(Rows from a 3D modeling dataset)
>> Begin

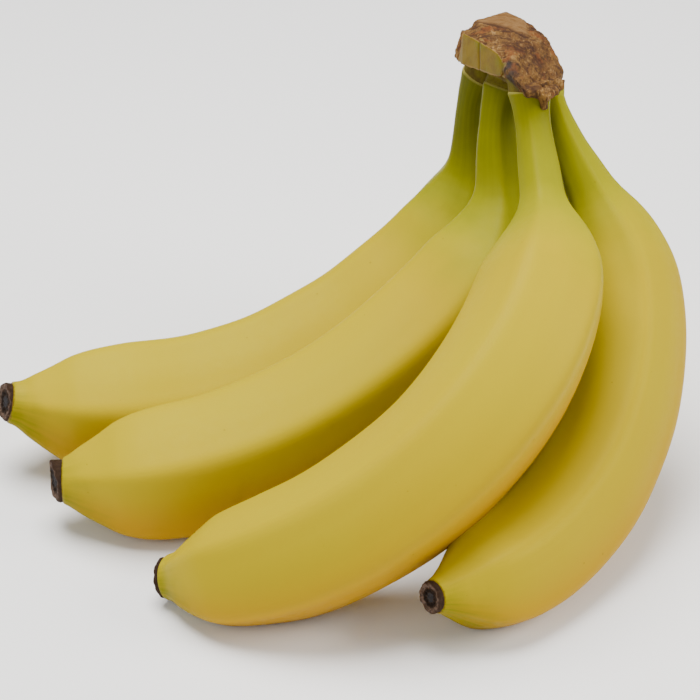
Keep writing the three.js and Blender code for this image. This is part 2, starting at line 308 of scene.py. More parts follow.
def settle(finger):
    """Lets the belly down on to the floor, then lifts the tip and bows the neck."""
    s, columns = finger["line"]
    places = np.linspace(finger["start"], finger["length"] - STUB, SETTLE_RINGS)
    angles = circle(SETTLE_SIDES)
    for _ in range(SETTLE_ROUNDS):
        radii = radius_at(finger, places)[:, None] * (1 + SOLID_RIDGE * np.cos(RIDGES * angles))
        heights = surface(finger, places, radii, angles)[..., 2]
        row = np.unravel_index(heights.argmin(), heights.shape)[0]
        columns[0][:, 2] -= (heights.min() + SINK) * ease(s / places[row])
    lift, run = finger["tip_lift"]
    columns[0][:, 2] += lift * ease(1 - (finger["length"] - s) / run)
    columns[0][:, 0] += bell(s, finger["bow"])


for each in FINGERS:
    each["line"] = centreline(each)
    settle(each)


def spread(low, high, count, crowd=0.045):
    """Distances from low to high, closer together at both ends."""
    t = np.linspace(0, 1, count)
    return low + (high - low) * (t - crowd * np.sin(2 * math.pi * t))


def closed_rings(name, points, first, last):
    """Closed mesh over a grid of rings, with a middle point at each end."""
    rings, sides = points.shape[:2]
    i, k = np.meshgrid(np.arange(rings - 1), np.arange(sides), indexing="ij")
    after = (k + 1) % sides
    quads = np.stack([i * sides + k, i * sides + after, (i + 1) * sides + after, (i + 1) * sides + k], -1)
    faces = quads.reshape(-1, 4).tolist()
    tail = (rings - 1) * sides
    for side in range(sides):
        nxt = (side + 1) % sides
        faces.append((rings * sides, nxt, side))
        faces.append((rings * sides + 1, tail + side, tail + nxt))
    mesh = bpy.data.meshes.new(name)
    mesh.from_pydata(np.concatenate([points.reshape(-1, 3), [first, last]]).tolist(), [], faces)
    return mesh


def grid_mesh(name, points, layers, first, last):
    """Closed rings in the frame's metres, with point layers of the grid's shape."""
    rings, sides = points.shape[:2]
    mesh = closed_rings(name, *((part - ORIGIN) * MM for part in (points, first, last)))
    for key, values in layers.items():
        flat = np.broadcast_to(values, (rings, sides)).reshape(-1)
        whole = np.concatenate([flat, [flat[0], flat[-1]]]).astype(np.float32)
        mesh.attributes.new(key, "FLOAT", "POINT").data.foreach_set("value", whole)
    mesh.shade_smooth()
    return mesh


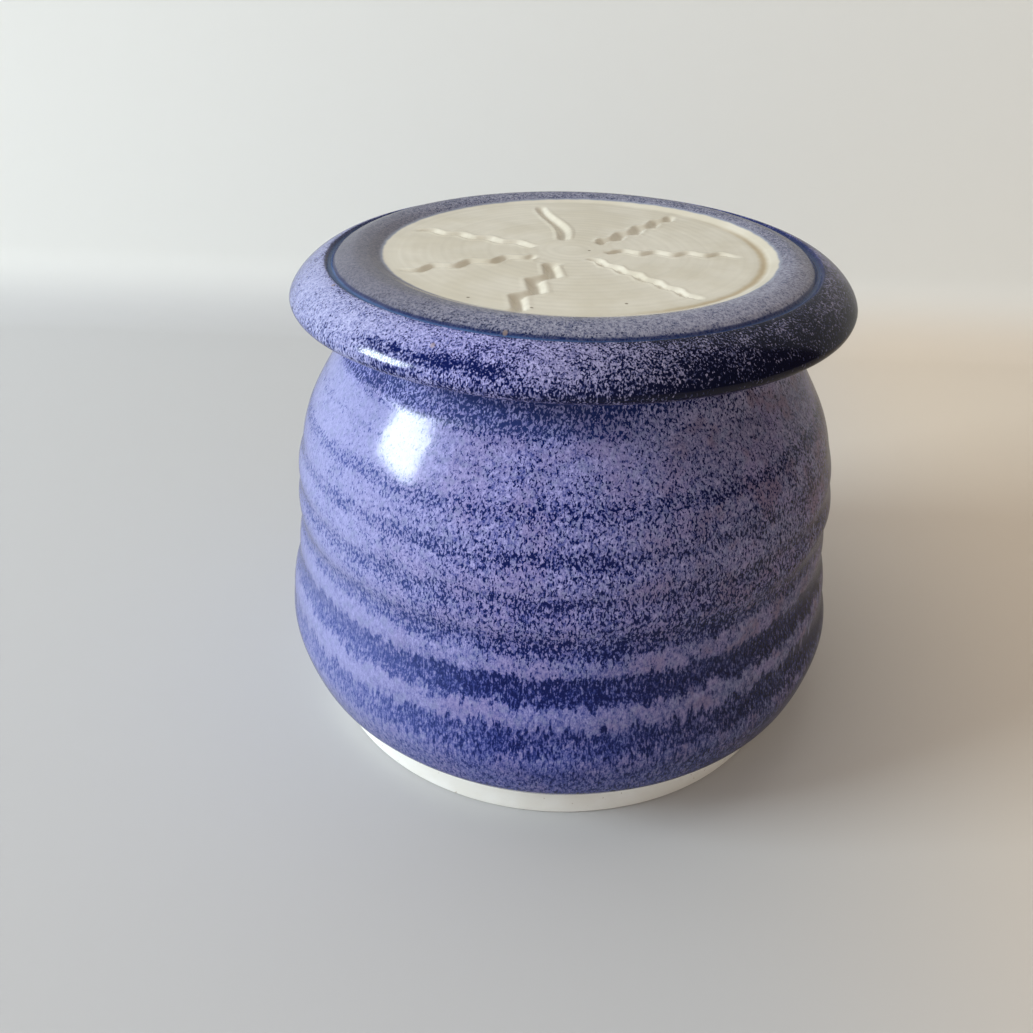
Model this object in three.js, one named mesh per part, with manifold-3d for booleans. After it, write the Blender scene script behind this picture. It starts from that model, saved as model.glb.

>> End

> **Instructions for the task**:
Within the entries above, report how many lines include "Blender", and keep the answer to the number.

> **Solution for this problem**:
2